## Written request
Copy exactly the lines from the one containing "front_panel();" to the one containing "obj.parent = empty", both lines included, and nothing else.

[Start of Raw data]

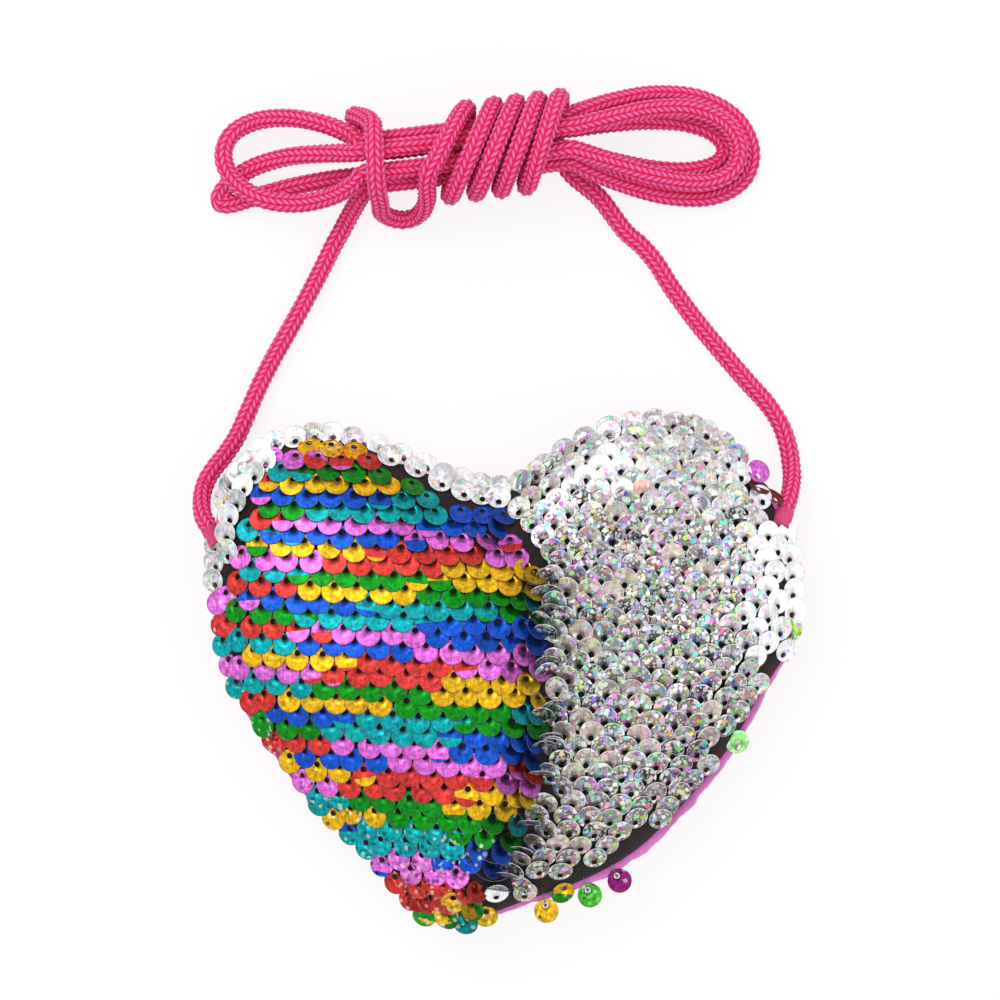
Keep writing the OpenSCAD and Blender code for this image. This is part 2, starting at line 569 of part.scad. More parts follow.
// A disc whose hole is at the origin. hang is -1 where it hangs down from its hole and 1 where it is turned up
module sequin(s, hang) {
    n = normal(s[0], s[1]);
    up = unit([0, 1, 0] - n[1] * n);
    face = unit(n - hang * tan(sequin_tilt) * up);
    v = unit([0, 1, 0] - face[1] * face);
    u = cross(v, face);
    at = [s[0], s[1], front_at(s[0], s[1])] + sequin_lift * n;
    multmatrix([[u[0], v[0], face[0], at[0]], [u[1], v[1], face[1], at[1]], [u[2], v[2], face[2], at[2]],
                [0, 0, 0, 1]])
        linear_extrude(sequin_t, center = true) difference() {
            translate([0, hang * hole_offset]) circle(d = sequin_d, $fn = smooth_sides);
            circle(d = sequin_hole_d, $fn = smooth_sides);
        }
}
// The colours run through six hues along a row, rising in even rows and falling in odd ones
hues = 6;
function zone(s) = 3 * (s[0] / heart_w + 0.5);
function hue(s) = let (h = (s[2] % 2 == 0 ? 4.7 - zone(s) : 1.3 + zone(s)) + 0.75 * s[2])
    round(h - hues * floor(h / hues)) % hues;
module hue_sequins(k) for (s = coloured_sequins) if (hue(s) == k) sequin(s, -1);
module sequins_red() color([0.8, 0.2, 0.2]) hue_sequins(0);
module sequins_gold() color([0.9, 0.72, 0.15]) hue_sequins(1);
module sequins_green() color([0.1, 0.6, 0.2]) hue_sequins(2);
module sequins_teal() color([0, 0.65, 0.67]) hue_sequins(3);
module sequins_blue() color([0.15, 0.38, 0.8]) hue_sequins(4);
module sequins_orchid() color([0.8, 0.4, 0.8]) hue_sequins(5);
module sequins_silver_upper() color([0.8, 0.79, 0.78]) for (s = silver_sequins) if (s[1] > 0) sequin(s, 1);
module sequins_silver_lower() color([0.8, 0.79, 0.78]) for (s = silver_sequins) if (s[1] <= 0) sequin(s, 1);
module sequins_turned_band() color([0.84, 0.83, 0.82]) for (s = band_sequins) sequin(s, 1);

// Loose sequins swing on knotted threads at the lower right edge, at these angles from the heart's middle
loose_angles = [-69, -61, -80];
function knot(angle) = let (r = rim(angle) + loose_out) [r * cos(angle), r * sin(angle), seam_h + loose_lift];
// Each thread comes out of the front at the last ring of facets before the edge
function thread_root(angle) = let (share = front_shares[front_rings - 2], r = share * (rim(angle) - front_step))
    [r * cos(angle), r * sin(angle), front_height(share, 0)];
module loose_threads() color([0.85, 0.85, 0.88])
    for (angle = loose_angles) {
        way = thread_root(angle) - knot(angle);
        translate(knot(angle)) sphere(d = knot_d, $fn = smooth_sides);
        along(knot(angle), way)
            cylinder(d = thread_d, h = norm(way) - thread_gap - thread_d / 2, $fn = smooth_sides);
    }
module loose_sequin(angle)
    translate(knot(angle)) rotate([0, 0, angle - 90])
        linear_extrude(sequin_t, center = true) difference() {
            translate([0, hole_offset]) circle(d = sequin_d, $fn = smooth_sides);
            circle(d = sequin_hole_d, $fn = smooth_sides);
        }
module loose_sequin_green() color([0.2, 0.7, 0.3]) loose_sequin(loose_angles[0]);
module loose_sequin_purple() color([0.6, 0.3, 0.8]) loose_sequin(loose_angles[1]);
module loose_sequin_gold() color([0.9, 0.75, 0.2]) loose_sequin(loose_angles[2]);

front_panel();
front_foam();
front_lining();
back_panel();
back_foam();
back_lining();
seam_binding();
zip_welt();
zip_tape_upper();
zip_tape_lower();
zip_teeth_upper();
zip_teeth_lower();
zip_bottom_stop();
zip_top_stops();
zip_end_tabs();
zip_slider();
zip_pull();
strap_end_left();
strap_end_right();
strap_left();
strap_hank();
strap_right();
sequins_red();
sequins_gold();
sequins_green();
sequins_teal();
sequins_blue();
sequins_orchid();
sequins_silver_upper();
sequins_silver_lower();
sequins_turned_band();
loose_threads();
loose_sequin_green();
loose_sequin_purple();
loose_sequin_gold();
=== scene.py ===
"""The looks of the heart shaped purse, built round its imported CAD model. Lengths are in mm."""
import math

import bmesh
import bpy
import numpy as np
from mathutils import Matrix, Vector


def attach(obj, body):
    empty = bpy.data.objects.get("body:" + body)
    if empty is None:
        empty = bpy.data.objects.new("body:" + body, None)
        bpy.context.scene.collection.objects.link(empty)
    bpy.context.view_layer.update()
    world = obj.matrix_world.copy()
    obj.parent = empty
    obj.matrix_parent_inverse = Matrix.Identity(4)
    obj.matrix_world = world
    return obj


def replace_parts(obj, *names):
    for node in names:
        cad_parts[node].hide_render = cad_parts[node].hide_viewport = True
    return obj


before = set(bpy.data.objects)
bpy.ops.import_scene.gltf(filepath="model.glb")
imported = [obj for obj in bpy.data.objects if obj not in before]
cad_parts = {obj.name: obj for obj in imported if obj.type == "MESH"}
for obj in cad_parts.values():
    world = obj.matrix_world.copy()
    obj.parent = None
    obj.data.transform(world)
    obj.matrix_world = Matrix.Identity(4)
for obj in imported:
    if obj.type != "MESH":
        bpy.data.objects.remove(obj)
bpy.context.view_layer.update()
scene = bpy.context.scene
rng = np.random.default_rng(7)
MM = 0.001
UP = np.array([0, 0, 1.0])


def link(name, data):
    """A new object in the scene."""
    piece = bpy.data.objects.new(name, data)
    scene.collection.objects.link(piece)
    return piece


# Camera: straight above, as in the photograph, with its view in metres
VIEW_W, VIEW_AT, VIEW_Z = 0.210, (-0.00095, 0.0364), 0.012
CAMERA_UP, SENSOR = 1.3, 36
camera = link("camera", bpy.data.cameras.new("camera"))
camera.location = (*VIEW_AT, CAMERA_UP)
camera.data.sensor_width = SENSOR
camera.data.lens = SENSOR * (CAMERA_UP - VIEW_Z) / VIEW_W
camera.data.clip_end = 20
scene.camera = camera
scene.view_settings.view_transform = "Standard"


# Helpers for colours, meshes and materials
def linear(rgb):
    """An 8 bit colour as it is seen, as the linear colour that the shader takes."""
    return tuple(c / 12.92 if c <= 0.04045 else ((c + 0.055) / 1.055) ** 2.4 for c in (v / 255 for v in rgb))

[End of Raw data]

## Written answer
front_panel();
front_foam();
front_lining();
back_panel();
back_foam();
back_lining();
seam_binding();
zip_welt();
zip_tape_upper();
zip_tape_lower();
zip_teeth_upper();
zip_teeth_lower();
zip_bottom_stop();
zip_top_stops();
zip_end_tabs();
zip_slider();
zip_pull();
strap_end_left();
strap_end_right();
strap_left();
strap_hank();
strap_right();
sequins_red();
sequins_gold();
sequins_green();
sequins_teal();
sequins_blue();
sequins_orchid();
sequins_silver_upper();
sequins_silver_lower();
sequins_turned_band();
loose_threads();
loose_sequin_green();
loose_sequin_purple();
loose_sequin_gold();
=== scene.py ===
"""The looks of the heart shaped purse, built round its imported CAD model. Lengths are in mm."""
import math

import bmesh
import bpy
import numpy as np
from mathutils import Matrix, Vector


def attach(obj, body):
    empty = bpy.data.objects.get("body:" + body)
    if empty is None:
        empty = bpy.data.objects.new("body:" + body, None)
        bpy.context.scene.collection.objects.link(empty)
    bpy.context.view_layer.update()
    world = obj.matrix_world.copy()
    obj.parent = empty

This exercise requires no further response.